首相は「06年度の教科書検定は、沖縄の集団自決に関する記述について軍の関与を否定するものではなく、集団自決された沖縄の住民のすべてに対して自決の軍命令が下されたか否かを断定できない、という考えに基づいてなされたと承知している」と述べましたが、このような考え方の検定意見ではありません。検定意見のついた結果、ある教科書は、すべてと記述したのではなく「なかには日本軍に集団自決を強制された人もいた」と範囲を限定した記述でも「なかには集団自決に追い込まれた人々もいた」と書き直し日本軍という主語が削除されています。

以下、検定意見によりいろいろなケースの記述で「日本軍」という主語を削除した例を示します。「日本軍に『集団自決』を強いられたり…」との記述は、「追いつめられて『集団自決』した人や…」に変更。

「日本軍がスパイ容疑で虐殺した一般住民や、集団で『自決』を強いられたものもあった」との記述は、「集団自決に追い込まれたり、日本軍がスパイ容疑で虐殺した一般住民もあった」に変更。

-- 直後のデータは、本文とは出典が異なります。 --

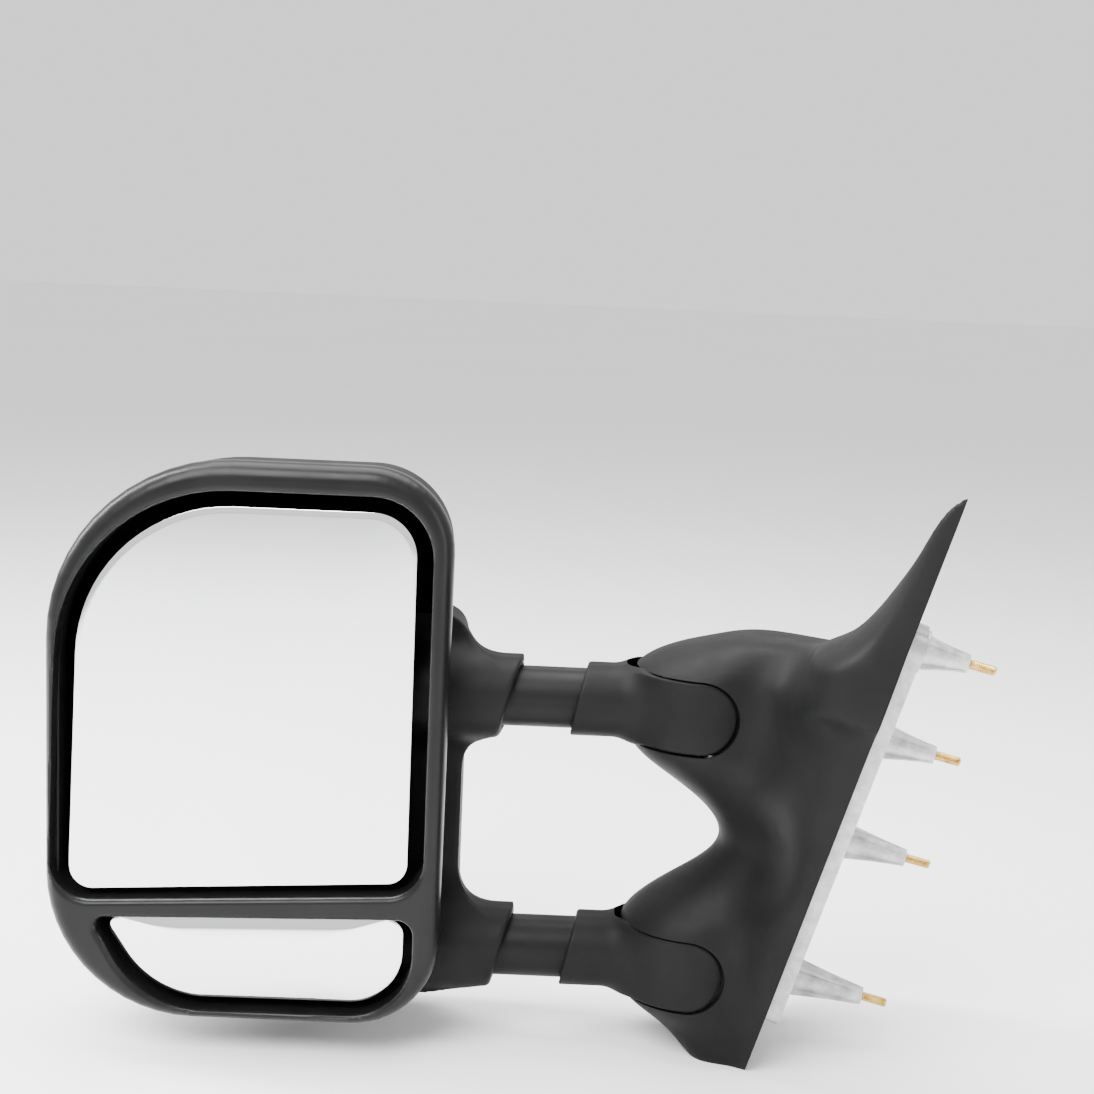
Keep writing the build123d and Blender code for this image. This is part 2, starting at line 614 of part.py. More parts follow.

「日本軍によって壕を追い出され、あるいは集団自決に追い込まれた住民もあった」という記述は、「日本軍に壕から追い出されたり、自決した住民もいた」と自決の規模を小さくして記述をしています。

【検定撤回拒否をつくる会が要望】(2007年10月5日付朝日新聞)

 沖縄戦で日本軍が住民に「集団自決」を強制したとの記述が教科書検定で削除された問題で、「新しい歴史教科書をつくる会」は4日、文部科学省に対して検定意見の撤回をしないよう申し入れた。

 記者会見した会長の藤岡信勝・拓殖大教授は「検定制度の枠組みを外部の圧力によって有名無実化することになる」と述べた。(以上)

3月31日の朝日新聞は、検定意見がついた時に、訴訟を起こした原告側は「勝利宣言」をしたと報道しています。

裁判に判決が下されていない段階で「勝利宣言」をするということは、この裁判の目的が名誉を回復させるだけの目的でなく、文科省の検定意見に根拠を与えるための訴訟であったことを如実に物語ります。

藤岡信勝氏は以前、沖縄に行き1日か2日滞在しただけで「もう調査は済んだ」としてすぐ帰っています。それからまもない時期に原告らは提訴を行ないました。「新しい歴史教科書をつくる会」こそが、文科省の検定に外部から圧力をかけた組織という疑いをもたざるをえません。